[Available records]

◆ ◆ ◆ ◆ ◆ ◆ ◆

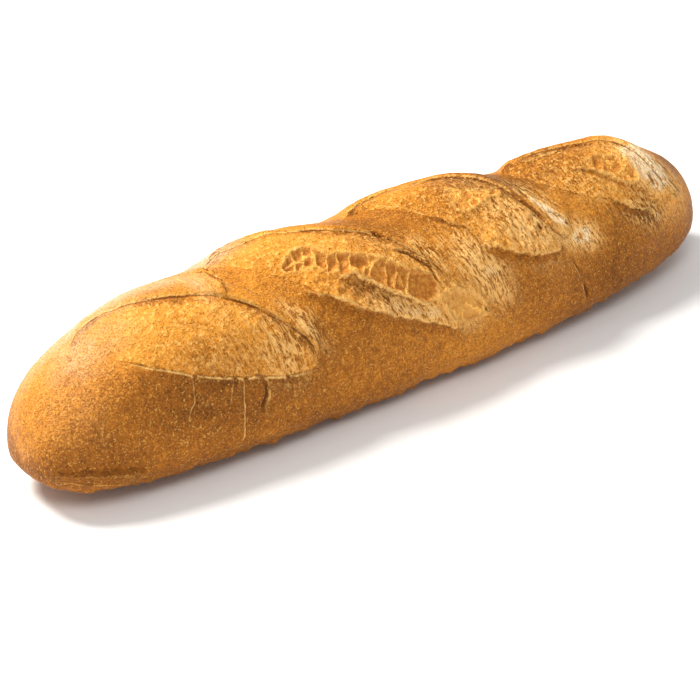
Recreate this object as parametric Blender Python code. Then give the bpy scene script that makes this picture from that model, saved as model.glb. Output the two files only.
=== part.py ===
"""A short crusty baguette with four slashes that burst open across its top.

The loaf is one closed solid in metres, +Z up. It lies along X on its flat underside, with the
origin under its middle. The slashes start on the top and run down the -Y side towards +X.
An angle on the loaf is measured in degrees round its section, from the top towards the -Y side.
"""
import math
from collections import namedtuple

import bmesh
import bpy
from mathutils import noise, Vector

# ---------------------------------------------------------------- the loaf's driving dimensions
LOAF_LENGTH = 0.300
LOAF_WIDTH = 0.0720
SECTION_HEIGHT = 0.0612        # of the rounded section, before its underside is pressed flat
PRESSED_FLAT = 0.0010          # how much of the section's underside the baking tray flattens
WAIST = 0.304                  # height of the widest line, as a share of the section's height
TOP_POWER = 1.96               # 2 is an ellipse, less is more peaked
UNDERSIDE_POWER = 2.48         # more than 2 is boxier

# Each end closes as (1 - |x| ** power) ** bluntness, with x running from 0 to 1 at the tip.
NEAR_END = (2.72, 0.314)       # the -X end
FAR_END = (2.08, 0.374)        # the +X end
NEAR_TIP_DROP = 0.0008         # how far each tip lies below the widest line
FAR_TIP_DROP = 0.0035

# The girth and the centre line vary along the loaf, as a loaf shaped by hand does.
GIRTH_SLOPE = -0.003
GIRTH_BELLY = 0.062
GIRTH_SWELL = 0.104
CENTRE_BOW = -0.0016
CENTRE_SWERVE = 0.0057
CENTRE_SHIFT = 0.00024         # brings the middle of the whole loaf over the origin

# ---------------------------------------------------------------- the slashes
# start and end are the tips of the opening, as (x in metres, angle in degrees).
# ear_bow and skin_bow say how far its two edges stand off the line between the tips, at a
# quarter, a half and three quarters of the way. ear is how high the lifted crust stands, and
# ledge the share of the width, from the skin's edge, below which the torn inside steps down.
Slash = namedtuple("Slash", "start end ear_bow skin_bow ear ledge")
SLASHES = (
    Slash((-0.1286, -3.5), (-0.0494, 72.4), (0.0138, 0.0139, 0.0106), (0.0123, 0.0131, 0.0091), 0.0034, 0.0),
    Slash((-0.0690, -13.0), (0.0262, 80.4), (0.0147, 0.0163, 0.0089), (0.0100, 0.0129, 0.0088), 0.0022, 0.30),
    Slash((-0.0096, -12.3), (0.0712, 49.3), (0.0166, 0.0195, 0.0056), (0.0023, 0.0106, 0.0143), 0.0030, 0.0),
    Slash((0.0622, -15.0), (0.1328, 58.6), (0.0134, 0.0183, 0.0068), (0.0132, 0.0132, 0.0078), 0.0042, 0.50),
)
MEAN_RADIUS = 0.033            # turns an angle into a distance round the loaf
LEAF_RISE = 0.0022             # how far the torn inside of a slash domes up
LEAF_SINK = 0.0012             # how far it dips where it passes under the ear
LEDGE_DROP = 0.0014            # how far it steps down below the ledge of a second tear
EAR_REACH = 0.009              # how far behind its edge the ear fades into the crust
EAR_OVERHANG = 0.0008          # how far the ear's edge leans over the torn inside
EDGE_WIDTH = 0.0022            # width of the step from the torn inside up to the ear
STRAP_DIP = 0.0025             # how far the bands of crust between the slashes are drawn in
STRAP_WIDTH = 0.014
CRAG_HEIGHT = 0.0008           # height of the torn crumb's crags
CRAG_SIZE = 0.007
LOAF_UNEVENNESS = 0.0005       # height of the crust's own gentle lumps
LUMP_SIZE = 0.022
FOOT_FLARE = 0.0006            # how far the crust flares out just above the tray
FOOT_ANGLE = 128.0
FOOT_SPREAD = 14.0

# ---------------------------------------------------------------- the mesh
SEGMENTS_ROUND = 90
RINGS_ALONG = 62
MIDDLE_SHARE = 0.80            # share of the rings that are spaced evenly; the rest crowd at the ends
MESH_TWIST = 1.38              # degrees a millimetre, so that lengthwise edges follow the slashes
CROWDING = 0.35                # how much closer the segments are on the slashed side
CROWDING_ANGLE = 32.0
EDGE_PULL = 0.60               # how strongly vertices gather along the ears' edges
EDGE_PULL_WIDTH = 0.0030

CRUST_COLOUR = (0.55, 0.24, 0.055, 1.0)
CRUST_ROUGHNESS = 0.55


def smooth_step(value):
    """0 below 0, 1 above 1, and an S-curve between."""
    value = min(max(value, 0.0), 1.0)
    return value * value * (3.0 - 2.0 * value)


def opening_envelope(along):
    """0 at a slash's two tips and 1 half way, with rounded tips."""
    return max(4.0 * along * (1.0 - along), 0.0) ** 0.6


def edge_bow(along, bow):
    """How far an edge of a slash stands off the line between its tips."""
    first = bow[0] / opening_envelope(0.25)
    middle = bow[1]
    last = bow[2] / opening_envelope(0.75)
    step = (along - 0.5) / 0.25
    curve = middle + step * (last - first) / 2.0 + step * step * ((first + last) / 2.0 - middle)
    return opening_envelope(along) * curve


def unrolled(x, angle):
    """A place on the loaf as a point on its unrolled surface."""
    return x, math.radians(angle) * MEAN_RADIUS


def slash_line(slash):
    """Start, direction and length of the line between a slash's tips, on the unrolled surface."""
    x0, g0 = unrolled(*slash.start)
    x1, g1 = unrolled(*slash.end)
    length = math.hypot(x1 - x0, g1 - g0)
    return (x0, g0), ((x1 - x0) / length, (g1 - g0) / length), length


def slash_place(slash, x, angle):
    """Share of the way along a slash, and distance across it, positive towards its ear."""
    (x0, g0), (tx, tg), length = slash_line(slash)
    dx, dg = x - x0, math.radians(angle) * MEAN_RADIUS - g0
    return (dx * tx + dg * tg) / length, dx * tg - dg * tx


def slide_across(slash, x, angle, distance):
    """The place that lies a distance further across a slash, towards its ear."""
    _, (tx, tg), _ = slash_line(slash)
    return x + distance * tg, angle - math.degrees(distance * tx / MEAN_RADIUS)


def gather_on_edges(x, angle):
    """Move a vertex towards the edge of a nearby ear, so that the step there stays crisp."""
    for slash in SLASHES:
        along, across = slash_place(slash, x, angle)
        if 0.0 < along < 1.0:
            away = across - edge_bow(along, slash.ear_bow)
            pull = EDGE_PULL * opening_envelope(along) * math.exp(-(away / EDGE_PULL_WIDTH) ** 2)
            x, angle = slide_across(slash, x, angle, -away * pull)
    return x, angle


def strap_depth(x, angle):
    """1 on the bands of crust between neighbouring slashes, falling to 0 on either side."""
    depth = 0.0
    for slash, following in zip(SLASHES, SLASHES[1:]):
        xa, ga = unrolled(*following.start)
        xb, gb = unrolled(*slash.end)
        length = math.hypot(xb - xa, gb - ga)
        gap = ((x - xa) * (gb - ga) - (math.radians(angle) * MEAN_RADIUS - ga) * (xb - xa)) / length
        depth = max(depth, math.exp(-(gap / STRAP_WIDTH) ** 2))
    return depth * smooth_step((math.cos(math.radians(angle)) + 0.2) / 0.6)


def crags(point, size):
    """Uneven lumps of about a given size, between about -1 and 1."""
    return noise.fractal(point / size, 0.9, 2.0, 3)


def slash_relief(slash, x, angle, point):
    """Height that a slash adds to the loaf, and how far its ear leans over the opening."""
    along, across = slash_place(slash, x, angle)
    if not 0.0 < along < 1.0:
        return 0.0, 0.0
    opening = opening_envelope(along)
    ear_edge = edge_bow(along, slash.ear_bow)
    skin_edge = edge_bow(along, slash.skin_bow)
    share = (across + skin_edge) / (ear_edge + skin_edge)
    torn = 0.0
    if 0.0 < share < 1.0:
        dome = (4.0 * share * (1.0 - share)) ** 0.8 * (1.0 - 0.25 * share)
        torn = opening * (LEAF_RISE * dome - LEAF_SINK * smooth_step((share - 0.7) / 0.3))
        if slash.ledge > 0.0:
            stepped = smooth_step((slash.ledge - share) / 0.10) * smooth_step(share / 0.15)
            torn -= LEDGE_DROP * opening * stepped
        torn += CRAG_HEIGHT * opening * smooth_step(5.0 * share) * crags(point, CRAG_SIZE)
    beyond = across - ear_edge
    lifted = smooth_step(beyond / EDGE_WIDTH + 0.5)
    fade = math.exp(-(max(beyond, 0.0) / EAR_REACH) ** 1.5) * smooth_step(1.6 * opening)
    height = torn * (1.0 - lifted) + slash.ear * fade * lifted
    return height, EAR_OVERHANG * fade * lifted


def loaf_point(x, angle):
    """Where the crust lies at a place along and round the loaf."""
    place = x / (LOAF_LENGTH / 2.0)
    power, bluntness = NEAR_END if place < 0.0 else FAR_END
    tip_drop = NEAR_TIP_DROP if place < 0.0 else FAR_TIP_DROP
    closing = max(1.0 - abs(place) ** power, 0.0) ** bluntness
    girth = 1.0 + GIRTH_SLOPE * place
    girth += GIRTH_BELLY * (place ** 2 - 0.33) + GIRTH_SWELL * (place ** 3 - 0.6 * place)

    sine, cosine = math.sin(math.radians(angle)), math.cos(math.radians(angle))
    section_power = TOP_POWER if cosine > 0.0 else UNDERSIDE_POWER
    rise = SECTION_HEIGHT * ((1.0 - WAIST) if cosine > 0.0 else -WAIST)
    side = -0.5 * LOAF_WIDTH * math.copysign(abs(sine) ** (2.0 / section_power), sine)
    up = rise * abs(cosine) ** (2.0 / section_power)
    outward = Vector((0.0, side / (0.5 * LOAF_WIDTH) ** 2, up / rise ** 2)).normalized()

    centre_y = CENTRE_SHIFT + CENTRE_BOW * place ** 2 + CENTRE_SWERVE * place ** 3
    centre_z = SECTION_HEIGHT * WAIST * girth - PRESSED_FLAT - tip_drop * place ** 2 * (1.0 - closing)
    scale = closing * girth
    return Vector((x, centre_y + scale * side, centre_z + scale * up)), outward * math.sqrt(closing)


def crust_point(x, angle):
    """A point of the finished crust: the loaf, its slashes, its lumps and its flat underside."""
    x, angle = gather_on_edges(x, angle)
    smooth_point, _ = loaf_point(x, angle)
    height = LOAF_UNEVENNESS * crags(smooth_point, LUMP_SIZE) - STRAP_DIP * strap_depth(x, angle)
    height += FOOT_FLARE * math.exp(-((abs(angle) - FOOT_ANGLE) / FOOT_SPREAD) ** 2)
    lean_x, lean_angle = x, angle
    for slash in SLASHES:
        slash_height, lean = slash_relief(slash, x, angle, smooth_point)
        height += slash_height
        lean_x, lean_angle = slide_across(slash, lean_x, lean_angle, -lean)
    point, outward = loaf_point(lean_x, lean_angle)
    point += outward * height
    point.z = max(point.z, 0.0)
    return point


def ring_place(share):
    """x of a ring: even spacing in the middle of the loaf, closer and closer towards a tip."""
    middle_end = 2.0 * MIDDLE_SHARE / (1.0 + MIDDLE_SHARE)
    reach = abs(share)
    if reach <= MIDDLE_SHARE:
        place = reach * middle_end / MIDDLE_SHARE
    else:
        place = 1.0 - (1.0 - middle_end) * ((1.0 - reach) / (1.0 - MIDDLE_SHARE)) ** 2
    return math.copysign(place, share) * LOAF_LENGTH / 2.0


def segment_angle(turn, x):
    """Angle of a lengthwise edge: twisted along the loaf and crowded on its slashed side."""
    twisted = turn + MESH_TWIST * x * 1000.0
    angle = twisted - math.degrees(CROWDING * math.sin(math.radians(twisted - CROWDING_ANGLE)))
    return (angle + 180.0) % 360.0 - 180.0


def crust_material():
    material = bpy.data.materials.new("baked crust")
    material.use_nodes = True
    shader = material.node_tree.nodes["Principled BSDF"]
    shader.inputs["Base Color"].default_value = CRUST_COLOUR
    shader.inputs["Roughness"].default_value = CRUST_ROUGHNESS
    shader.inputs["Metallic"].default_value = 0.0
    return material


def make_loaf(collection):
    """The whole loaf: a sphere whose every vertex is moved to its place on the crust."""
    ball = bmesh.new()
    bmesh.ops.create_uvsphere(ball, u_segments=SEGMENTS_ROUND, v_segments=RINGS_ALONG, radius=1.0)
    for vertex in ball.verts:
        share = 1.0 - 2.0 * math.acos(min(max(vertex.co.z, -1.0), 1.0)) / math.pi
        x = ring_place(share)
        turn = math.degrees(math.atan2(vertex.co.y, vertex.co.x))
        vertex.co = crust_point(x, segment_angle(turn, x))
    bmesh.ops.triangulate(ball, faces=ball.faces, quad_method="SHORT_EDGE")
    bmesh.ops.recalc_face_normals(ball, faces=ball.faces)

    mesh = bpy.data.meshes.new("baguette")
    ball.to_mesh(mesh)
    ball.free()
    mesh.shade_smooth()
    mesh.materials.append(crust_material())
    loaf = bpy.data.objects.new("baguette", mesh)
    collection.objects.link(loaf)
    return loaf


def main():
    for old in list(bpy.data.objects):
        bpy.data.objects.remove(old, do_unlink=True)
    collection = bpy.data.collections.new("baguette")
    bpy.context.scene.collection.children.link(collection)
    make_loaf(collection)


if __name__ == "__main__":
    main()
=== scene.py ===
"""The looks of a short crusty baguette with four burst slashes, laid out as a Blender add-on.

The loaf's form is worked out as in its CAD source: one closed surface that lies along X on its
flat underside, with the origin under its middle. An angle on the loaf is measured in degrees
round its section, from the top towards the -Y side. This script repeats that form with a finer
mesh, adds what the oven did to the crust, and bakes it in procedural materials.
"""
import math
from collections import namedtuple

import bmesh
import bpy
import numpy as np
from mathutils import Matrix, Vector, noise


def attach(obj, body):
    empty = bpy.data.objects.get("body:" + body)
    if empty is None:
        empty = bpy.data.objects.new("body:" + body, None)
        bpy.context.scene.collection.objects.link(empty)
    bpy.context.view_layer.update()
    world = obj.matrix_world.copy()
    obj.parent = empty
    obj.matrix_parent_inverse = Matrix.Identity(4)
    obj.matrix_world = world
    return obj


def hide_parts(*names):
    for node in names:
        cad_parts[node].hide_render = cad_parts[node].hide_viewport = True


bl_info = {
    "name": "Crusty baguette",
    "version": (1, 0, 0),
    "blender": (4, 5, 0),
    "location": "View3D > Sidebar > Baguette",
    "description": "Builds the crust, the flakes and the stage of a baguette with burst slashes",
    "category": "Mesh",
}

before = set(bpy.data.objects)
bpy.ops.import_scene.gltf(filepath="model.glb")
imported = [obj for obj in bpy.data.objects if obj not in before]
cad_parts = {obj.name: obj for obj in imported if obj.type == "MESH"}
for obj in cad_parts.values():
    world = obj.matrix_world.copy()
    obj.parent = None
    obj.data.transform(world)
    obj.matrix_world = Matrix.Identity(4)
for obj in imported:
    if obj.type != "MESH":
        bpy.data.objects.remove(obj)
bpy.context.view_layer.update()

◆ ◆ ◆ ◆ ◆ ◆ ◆

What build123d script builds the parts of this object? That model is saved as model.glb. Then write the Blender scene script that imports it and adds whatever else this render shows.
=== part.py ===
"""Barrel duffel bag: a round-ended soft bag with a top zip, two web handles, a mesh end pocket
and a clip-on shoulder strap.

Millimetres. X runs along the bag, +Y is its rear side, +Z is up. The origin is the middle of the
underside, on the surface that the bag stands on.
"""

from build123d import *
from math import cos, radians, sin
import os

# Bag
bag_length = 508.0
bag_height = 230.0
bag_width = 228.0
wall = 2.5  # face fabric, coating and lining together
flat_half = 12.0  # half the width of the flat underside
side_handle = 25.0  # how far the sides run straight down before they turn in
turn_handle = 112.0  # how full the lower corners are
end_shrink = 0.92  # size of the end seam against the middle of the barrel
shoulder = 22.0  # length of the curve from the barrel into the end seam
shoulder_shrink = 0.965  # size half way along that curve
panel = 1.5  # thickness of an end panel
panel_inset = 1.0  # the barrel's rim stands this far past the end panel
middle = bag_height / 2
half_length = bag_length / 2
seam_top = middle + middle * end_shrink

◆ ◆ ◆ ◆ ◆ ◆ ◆

[Exercise objective] The lines to return run from the one containing "Recreate this object" down to the one containing "from mathutils import noise, Vector"; give them exactly, both included, and no others.

[Solution to the problem]
Recreate this object as parametric Blender Python code. Then give the bpy scene script that makes this picture from that model, saved as model.glb. Output the two files only.
=== part.py ===
"""A short crusty baguette with four slashes that burst open across its top.

The loaf is one closed solid in metres, +Z up. It lies along X on its flat underside, with the
origin under its middle. The slashes start on the top and run down the -Y side towards +X.
An angle on the loaf is measured in degrees round its section, from the top towards the -Y side.
"""
import math
from collections import namedtuple

import bmesh
import bpy
from mathutils import noise, Vector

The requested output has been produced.